## Given exercise
Set down every record once more, exactly as given.

----- Task input

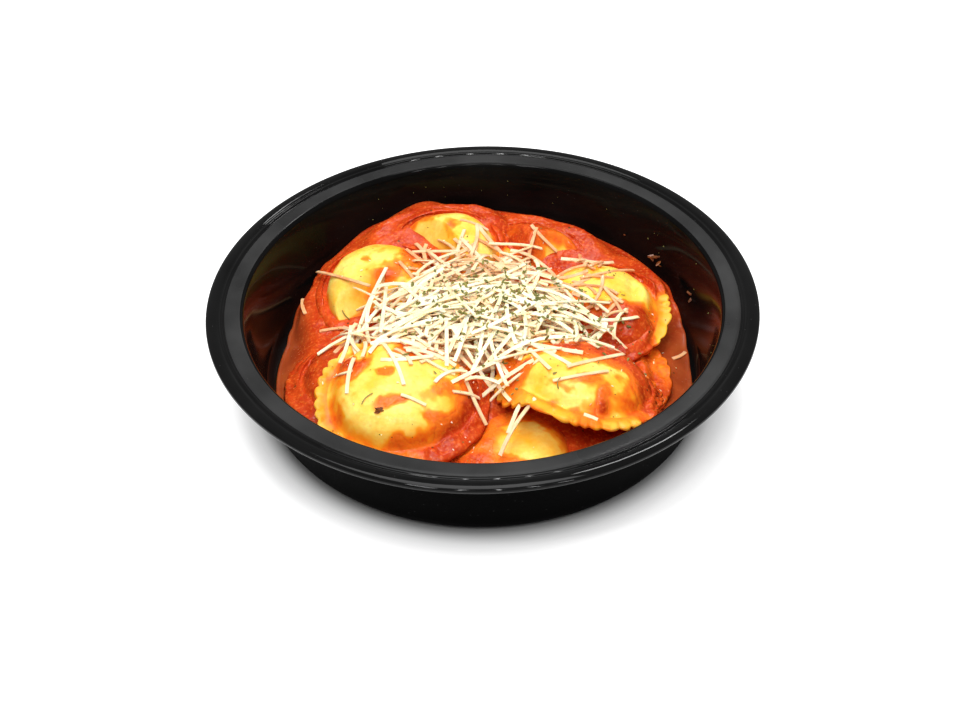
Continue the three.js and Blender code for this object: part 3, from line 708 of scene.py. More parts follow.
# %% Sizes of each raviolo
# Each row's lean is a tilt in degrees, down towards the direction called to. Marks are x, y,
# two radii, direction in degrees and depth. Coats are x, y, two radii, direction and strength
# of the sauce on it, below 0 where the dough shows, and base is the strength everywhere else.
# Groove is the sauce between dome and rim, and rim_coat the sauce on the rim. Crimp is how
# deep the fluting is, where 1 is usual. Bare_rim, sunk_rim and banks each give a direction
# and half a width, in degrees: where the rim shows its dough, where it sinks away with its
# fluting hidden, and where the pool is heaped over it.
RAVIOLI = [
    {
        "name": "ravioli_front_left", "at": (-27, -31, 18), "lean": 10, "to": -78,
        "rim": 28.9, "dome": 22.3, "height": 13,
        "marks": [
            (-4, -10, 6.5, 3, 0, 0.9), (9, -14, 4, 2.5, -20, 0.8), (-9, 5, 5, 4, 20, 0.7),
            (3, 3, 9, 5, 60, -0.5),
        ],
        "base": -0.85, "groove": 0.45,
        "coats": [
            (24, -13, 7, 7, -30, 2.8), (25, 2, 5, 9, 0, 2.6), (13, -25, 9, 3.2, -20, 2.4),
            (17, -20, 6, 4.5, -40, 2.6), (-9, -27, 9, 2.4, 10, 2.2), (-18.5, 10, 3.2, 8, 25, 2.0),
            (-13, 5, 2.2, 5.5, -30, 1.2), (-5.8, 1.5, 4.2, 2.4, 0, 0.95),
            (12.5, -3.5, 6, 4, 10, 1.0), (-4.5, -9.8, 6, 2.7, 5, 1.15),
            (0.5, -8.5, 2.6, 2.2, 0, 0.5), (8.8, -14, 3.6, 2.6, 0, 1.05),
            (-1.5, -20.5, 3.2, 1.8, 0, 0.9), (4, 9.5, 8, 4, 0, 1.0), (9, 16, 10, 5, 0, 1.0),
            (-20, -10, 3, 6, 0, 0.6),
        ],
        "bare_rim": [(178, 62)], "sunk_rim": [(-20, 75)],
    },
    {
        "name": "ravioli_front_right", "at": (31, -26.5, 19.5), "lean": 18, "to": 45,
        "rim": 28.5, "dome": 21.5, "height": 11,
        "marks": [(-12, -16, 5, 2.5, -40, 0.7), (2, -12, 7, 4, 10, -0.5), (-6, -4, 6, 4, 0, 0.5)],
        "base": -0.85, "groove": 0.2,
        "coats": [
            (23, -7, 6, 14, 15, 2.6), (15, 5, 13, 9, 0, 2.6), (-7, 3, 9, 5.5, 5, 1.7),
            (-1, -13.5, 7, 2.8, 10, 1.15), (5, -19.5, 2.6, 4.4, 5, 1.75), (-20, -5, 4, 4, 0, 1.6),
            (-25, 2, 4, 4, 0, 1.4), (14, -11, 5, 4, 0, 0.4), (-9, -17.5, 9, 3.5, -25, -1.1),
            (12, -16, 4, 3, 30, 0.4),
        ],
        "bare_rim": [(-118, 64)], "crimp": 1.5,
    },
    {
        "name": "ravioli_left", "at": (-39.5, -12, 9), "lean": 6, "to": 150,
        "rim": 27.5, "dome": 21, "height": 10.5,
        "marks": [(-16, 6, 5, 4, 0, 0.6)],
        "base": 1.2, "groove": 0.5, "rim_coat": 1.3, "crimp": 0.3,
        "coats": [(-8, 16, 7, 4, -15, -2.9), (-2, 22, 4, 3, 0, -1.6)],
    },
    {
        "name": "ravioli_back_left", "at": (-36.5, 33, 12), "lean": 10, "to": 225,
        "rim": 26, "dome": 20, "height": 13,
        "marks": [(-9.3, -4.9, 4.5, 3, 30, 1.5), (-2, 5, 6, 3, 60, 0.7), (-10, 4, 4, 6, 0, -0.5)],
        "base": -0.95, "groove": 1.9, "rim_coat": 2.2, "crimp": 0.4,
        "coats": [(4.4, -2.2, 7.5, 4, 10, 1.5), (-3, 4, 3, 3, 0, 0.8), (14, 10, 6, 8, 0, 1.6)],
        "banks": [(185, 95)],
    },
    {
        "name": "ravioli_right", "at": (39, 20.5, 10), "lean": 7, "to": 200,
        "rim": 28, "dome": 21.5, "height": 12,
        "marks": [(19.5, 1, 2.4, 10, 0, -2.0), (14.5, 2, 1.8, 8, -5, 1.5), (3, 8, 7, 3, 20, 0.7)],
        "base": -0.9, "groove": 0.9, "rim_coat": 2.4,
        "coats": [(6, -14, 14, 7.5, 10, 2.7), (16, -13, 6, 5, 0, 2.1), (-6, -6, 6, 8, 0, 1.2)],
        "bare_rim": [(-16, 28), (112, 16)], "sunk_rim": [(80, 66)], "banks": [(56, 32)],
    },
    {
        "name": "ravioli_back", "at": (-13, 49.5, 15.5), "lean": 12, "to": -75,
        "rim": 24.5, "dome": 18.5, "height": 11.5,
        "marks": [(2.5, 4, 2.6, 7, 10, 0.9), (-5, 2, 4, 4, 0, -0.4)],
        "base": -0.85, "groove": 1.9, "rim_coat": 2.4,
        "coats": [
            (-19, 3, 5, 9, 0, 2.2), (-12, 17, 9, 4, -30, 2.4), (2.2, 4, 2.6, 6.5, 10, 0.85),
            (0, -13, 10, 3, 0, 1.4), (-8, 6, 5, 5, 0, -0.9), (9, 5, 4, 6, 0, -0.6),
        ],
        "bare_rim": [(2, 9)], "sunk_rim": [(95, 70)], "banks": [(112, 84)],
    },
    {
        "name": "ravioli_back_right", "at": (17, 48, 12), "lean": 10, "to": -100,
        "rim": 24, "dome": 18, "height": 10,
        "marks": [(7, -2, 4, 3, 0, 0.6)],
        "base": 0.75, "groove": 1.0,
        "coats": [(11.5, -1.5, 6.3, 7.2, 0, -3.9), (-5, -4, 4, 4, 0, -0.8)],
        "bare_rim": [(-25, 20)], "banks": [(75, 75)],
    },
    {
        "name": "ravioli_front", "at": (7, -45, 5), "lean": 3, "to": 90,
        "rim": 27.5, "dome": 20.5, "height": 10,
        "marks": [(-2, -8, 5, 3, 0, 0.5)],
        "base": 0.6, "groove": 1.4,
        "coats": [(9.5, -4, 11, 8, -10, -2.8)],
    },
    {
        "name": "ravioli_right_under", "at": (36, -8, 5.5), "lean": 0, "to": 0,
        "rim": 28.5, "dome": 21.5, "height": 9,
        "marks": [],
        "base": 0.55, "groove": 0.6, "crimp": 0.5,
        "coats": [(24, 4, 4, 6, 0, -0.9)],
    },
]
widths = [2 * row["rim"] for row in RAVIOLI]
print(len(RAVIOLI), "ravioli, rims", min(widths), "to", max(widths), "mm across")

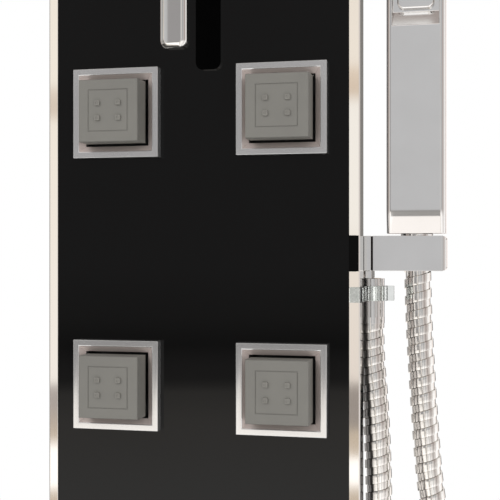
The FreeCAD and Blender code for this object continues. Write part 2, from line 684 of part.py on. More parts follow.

----------

## Exercise answer
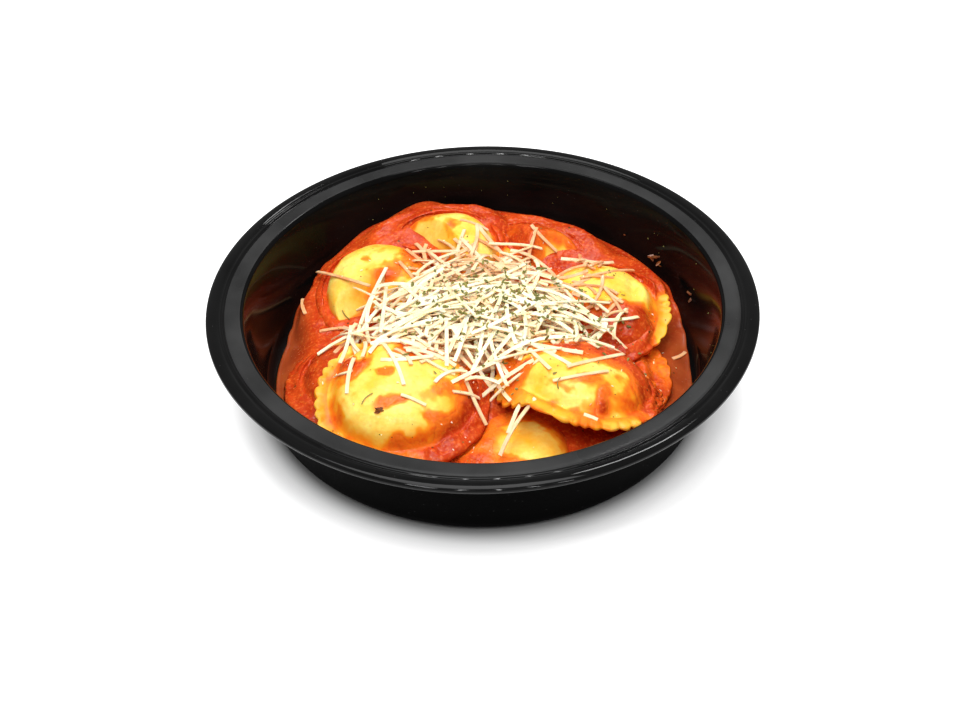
Continue the three.js and Blender code for this object: part 3, from line 708 of scene.py. More parts follow.
# %% Sizes of each raviolo
# Each row's lean is a tilt in degrees, down towards the direction called to. Marks are x, y,
# two radii, direction in degrees and depth. Coats are x, y, two radii, direction and strength
# of the sauce on it, below 0 where the dough shows, and base is the strength everywhere else.
# Groove is the sauce between dome and rim, and rim_coat the sauce on the rim. Crimp is how
# deep the fluting is, where 1 is usual. Bare_rim, sunk_rim and banks each give a direction
# and half a width, in degrees: where the rim shows its dough, where it sinks away with its
# fluting hidden, and where the pool is heaped over it.
RAVIOLI = [
    {
        "name": "ravioli_front_left", "at": (-27, -31, 18), "lean": 10, "to": -78,
        "rim": 28.9, "dome": 22.3, "height": 13,
        "marks": [
            (-4, -10, 6.5, 3, 0, 0.9), (9, -14, 4, 2.5, -20, 0.8), (-9, 5, 5, 4, 20, 0.7),
            (3, 3, 9, 5, 60, -0.5),
        ],
        "base": -0.85, "groove": 0.45,
        "coats": [
            (24, -13, 7, 7, -30, 2.8), (25, 2, 5, 9, 0, 2.6), (13, -25, 9, 3.2, -20, 2.4),
            (17, -20, 6, 4.5, -40, 2.6), (-9, -27, 9, 2.4, 10, 2.2), (-18.5, 10, 3.2, 8, 25, 2.0),
            (-13, 5, 2.2, 5.5, -30, 1.2), (-5.8, 1.5, 4.2, 2.4, 0, 0.95),
            (12.5, -3.5, 6, 4, 10, 1.0), (-4.5, -9.8, 6, 2.7, 5, 1.15),
            (0.5, -8.5, 2.6, 2.2, 0, 0.5), (8.8, -14, 3.6, 2.6, 0, 1.05),
            (-1.5, -20.5, 3.2, 1.8, 0, 0.9), (4, 9.5, 8, 4, 0, 1.0), (9, 16, 10, 5, 0, 1.0),
            (-20, -10, 3, 6, 0, 0.6),
        ],
        "bare_rim": [(178, 62)], "sunk_rim": [(-20, 75)],
    },
    {
        "name": "ravioli_front_right", "at": (31, -26.5, 19.5), "lean": 18, "to": 45,
        "rim": 28.5, "dome": 21.5, "height": 11,
        "marks": [(-12, -16, 5, 2.5, -40, 0.7), (2, -12, 7, 4, 10, -0.5), (-6, -4, 6, 4, 0, 0.5)],
        "base": -0.85, "groove": 0.2,
        "coats": [
            (23, -7, 6, 14, 15, 2.6), (15, 5, 13, 9, 0, 2.6), (-7, 3, 9, 5.5, 5, 1.7),
            (-1, -13.5, 7, 2.8, 10, 1.15), (5, -19.5, 2.6, 4.4, 5, 1.75), (-20, -5, 4, 4, 0, 1.6),
            (-25, 2, 4, 4, 0, 1.4), (14, -11, 5, 4, 0, 0.4), (-9, -17.5, 9, 3.5, -25, -1.1),
            (12, -16, 4, 3, 30, 0.4),
        ],
        "bare_rim": [(-118, 64)], "crimp": 1.5,
    },
    {
        "name": "ravioli_left", "at": (-39.5, -12, 9), "lean": 6, "to": 150,
        "rim": 27.5, "dome": 21, "height": 10.5,
        "marks": [(-16, 6, 5, 4, 0, 0.6)],
        "base": 1.2, "groove": 0.5, "rim_coat": 1.3, "crimp": 0.3,
        "coats": [(-8, 16, 7, 4, -15, -2.9), (-2, 22, 4, 3, 0, -1.6)],
    },
    {
        "name": "ravioli_back_left", "at": (-36.5, 33, 12), "lean": 10, "to": 225,
        "rim": 26, "dome": 20, "height": 13,
        "marks": [(-9.3, -4.9, 4.5, 3, 30, 1.5), (-2, 5, 6, 3, 60, 0.7), (-10, 4, 4, 6, 0, -0.5)],
        "base": -0.95, "groove": 1.9, "rim_coat": 2.2, "crimp": 0.4,
        "coats": [(4.4, -2.2, 7.5, 4, 10, 1.5), (-3, 4, 3, 3, 0, 0.8), (14, 10, 6, 8, 0, 1.6)],
        "banks": [(185, 95)],
    },
    {
        "name": "ravioli_right", "at": (39, 20.5, 10), "lean": 7, "to": 200,
        "rim": 28, "dome": 21.5, "height": 12,
        "marks": [(19.5, 1, 2.4, 10, 0, -2.0), (14.5, 2, 1.8, 8, -5, 1.5), (3, 8, 7, 3, 20, 0.7)],
        "base": -0.9, "groove": 0.9, "rim_coat": 2.4,
        "coats": [(6, -14, 14, 7.5, 10, 2.7), (16, -13, 6, 5, 0, 2.1), (-6, -6, 6, 8, 0, 1.2)],
        "bare_rim": [(-16, 28), (112, 16)], "sunk_rim": [(80, 66)], "banks": [(56, 32)],
    },
    {
        "name": "ravioli_back", "at": (-13, 49.5, 15.5), "lean": 12, "to": -75,
        "rim": 24.5, "dome": 18.5, "height": 11.5,
        "marks": [(2.5, 4, 2.6, 7, 10, 0.9), (-5, 2, 4, 4, 0, -0.4)],
        "base": -0.85, "groove": 1.9, "rim_coat": 2.4,
        "coats": [
            (-19, 3, 5, 9, 0, 2.2), (-12, 17, 9, 4, -30, 2.4), (2.2, 4, 2.6, 6.5, 10, 0.85),
            (0, -13, 10, 3, 0, 1.4), (-8, 6, 5, 5, 0, -0.9), (9, 5, 4, 6, 0, -0.6),
        ],
        "bare_rim": [(2, 9)], "sunk_rim": [(95, 70)], "banks": [(112, 84)],
    },
    {
        "name": "ravioli_back_right", "at": (17, 48, 12), "lean": 10, "to": -100,
        "rim": 24, "dome": 18, "height": 10,
        "marks": [(7, -2, 4, 3, 0, 0.6)],
        "base": 0.75, "groove": 1.0,
        "coats": [(11.5, -1.5, 6.3, 7.2, 0, -3.9), (-5, -4, 4, 4, 0, -0.8)],
        "bare_rim": [(-25, 20)], "banks": [(75, 75)],
    },
    {
        "name": "ravioli_front", "at": (7, -45, 5), "lean": 3, "to": 90,
        "rim": 27.5, "dome": 20.5, "height": 10,
        "marks": [(-2, -8, 5, 3, 0, 0.5)],
        "base": 0.6, "groove": 1.4,
        "coats": [(9.5, -4, 11, 8, -10, -2.8)],
    },
    {
        "name": "ravioli_right_under", "at": (36, -8, 5.5), "lean": 0, "to": 0,
        "rim": 28.5, "dome": 21.5, "height": 9,
        "marks": [],
        "base": 0.55, "groove": 0.6, "crimp": 0.5,
        "coats": [(24, 4, 4, 6, 0, -0.9)],
    },
]
widths = [2 * row["rim"] for row in RAVIOLI]
print(len(RAVIOLI), "ravioli, rims", min(widths), "to", max(widths), "mm across")

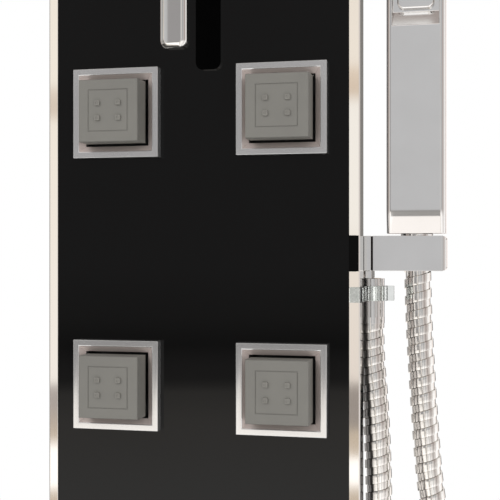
The FreeCAD and Blender code for this object continues. Write part 2, from line 684 of part.py on. More parts follow.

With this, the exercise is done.